> [TASK REQUIREMENTS] Give all of the lines again exactly as they read.

---*---

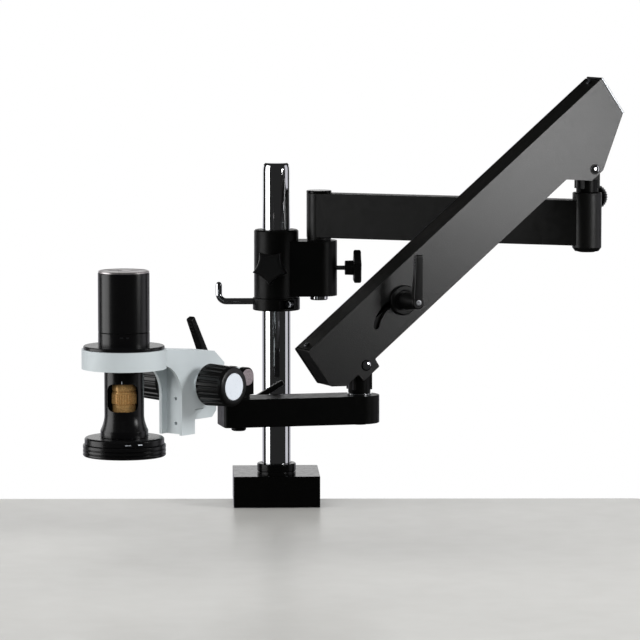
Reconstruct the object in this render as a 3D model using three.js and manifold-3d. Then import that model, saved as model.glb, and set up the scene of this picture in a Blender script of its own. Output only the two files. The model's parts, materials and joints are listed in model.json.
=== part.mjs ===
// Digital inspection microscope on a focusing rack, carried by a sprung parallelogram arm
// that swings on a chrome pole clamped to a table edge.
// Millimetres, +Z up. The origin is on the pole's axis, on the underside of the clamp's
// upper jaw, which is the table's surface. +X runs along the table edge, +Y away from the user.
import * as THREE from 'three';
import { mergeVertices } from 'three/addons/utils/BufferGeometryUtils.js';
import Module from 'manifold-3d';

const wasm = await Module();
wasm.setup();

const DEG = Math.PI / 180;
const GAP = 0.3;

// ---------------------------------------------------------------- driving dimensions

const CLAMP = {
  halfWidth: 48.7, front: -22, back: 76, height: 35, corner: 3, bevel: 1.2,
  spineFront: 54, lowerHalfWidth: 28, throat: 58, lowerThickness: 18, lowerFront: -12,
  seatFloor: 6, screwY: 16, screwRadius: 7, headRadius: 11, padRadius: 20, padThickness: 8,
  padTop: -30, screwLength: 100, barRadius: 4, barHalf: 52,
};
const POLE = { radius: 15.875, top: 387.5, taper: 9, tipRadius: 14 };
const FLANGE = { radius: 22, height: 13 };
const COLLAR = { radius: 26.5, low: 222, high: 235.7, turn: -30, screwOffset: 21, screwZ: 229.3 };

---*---

> [COMPLETED TASK]
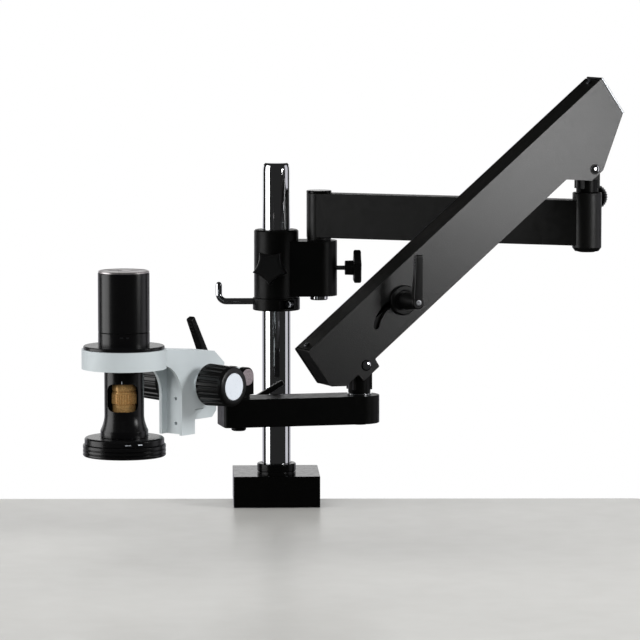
Reconstruct the object in this render as a 3D model using three.js and manifold-3d. Then import that model, saved as model.glb, and set up the scene of this picture in a Blender script of its own. Output only the two files. The model's parts, materials and joints are listed in model.json.
=== part.mjs ===
// Digital inspection microscope on a focusing rack, carried by a sprung parallelogram arm
// that swings on a chrome pole clamped to a table edge.
// Millimetres, +Z up. The origin is on the pole's axis, on the underside of the clamp's
// upper jaw, which is the table's surface. +X runs along the table edge, +Y away from the user.
import * as THREE from 'three';
import { mergeVertices } from 'three/addons/utils/BufferGeometryUtils.js';
import Module from 'manifold-3d';

const wasm = await Module();
wasm.setup();

const DEG = Math.PI / 180;
const GAP = 0.3;

// ---------------------------------------------------------------- driving dimensions

const CLAMP = {
  halfWidth: 48.7, front: -22, back: 76, height: 35, corner: 3, bevel: 1.2,
  spineFront: 54, lowerHalfWidth: 28, throat: 58, lowerThickness: 18, lowerFront: -12,
  seatFloor: 6, screwY: 16, screwRadius: 7, headRadius: 11, padRadius: 20, padThickness: 8,
  padTop: -30, screwLength: 100, barRadius: 4, barHalf: 52,
};
const POLE = { radius: 15.875, top: 387.5, taper: 9, tipRadius: 14 };
const FLANGE = { radius: 22, height: 13 };
const COLLAR = { radius: 26.5, low: 222, high: 235.7, turn: -30, screwOffset: 21, screwZ: 229.3 };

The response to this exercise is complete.